Em seu despacho, o ministro afirma que “o constituinte republicano, com o intuito de preservar a intangibilidade das liberdades públicas e a essência da forma de governo, sempre consagrou a possibilidade de responsabilização do Presidente da República em virtude da prática de ilícitos penais comuns e de infrações político-administrativas”.
O ministro ressaltou que não se aplica ao caso a cláusula de “imunidade penal temporária”, prevista no artigo 86, parágrafo 4º, da Constituição Federal, uma vez que as condutas supostamente atribuídas a Bolsonaro se inserem no conceito de infrações penais comuns “resultantes de atos não estranhos ao exercício do mandato presidencial”.
“A sujeição do Presidente da República às consequências jurídicas e políticas de seu próprio comportamento é inerente e consubstancial, desse modo, ao regime republicano, que constitui, no plano de nosso ordenamento positivo, uma das mais relevantes decisões políticas fundamentais adotadas pelo legislador constituinte brasileiro”, destacou Mello.
“Não obstante a posição hegemônica que detém na estrutura político-institucional do Poder Executivo, ainda mais acentuada pela expressividade das elevadas funções de Estado que exerce, o Presidente da República – que também é súdito das leis, como qualquer outro cidadão deste País – não se exonera da responsabilidade penal emergente dos atos que tenha praticado, pois ninguém, nem mesmo o Chefe do Poder Executivo da União, está acima da autoridade da Constituição e das leis da República”, concluiu o relator.
MILÍCIAS DIGITAIS – A troca de comando da Polícia Federal também coincidiu com um inquérito sobre milícias digitais bolsonaristas que tramita no STF, sob o comando dos delegados Alberto Ferreira Neto, da Delegacia Especializada em Repressão a Crimes Fazendários da PF, e Maurício Martins da Silva, da Polícia Civil de São Paulo.
Aberto em março de 2019 a pedido do presidente do STF, Dias Toffoli, para apurar a origem de fake news contra ministros da Corte, o inquérito 4781 corre sob sigilo e está com o ministro Alexandre de Moraes. Deve ser concluído em junho.
A investigação seria a principal motivação para a interferência de Bolsonaro na PF – mas não tem relação com o pedido de investigação de Aras aceito por Mello. Atinge em cheio a estratégia política e de comunicação do presidente ao mapear o denominado “ganinete do ódio” e um dos filhos do presidente, o vereador Carlos Bolsonaro.

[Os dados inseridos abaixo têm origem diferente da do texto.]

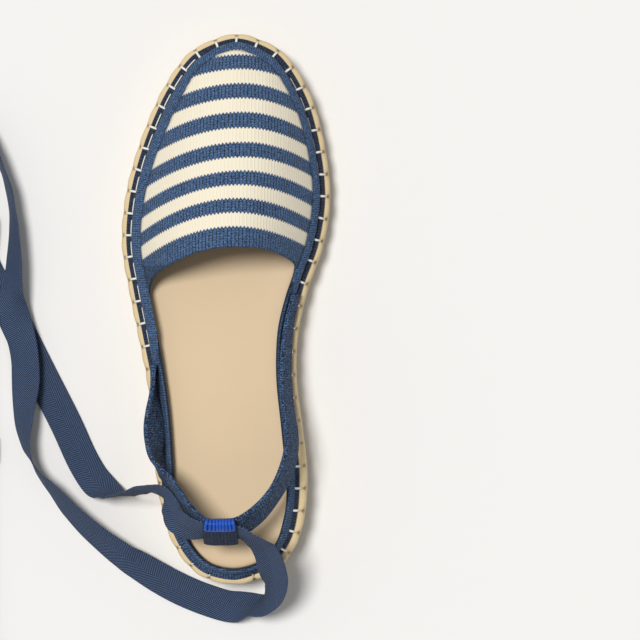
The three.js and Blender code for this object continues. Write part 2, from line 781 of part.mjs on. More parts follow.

O esquema envolve empresários bolsonaristas que bancam a rede de fake news que sustenta o ex-capitão e seu clã. Entre esses empresários estariam Luciano Hang, dono da Havan, e Flávio Rocha, da Riachuelo. A investigação apurou, por exemplo que empresários gastam cerca de R$ 5 milhões por mês para manter as milícias digitais e identificou crimes relacionados ao patrocínio, como lavagem de dinheiro, sonegação fiscal e evasão de divisas. No decorrer das investigações, por ordem do ministro, agentes da PF deram uma batida na residência de um general bolsonarista aposentado, Paulo Chagas, de acordo com informações vazadas para o Estadão. No relatório a Moraes, os agentes relataram a descoberta de mensagens na deep web – o submundo da internet acessível somente a hackers – que continham ameaças contra ministros.